There was absolutely no deterrence against non-compliance except for the fact that they would not pay for damages or that you will have to deal with the state of power shut up for a while, if at all your operations.
The way the government’s approach to violations was not of deterrence but it was of trying to bring recognition that one needs to bring a whole bunch of projects in the regulatory net, but there is a way to regularise.
One of my colleagues spoke about it in one of the newspapers, she said that this is going to be one of the biggest regularisations drives for development projects in the country.
Finally, it did nothing still on how the government is going to deal with the issues of non-compliance of environmental safeguards in condition, which is the biggest legacy of the EIA process right now in the country, which has to be addressed.

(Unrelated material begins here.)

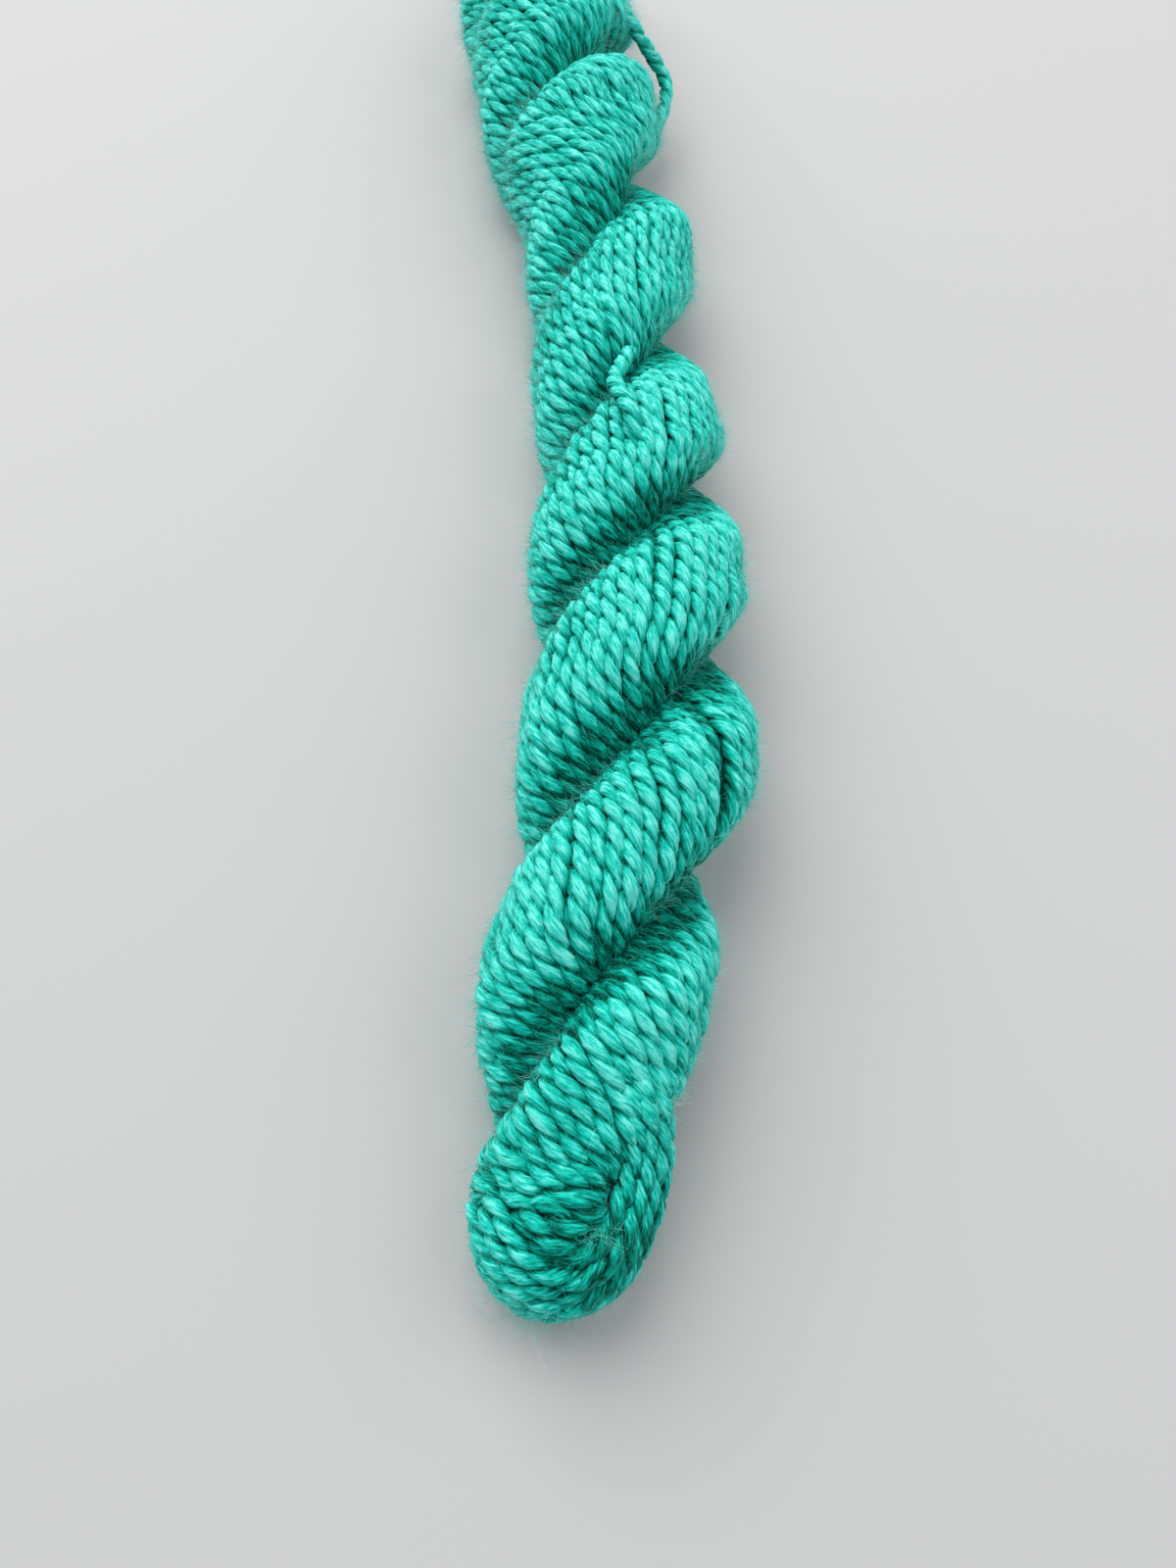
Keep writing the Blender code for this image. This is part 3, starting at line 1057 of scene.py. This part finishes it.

All the polluting landscapes, degradation, forest encroachment, etc. which can be addressed through the non-compliance of conditions, labor conditions, etc. is still very weak. The implication is that decisions under the EIA process or from the environmental approval process are not mere legal decisions.
It has huge impacts on ecology, it has impacts on society, it has impacts on health, and a whole bunch of factors. One has to see it in those terms and recognize the ethical importance of EIA processes, rather than a procedural tick-off thing.
What it does to precaution all these four factors, that I spoke about do not uphold the precautionary principle. It is largely based on the polluter. Precaution has gradually moved away from the EIA process.
It is still structurally part of it, but it’s gradually moved away and all the exemptions and exceptions how the government is treating violations, seriously undermine the idea of precaution when the world requires it even more today.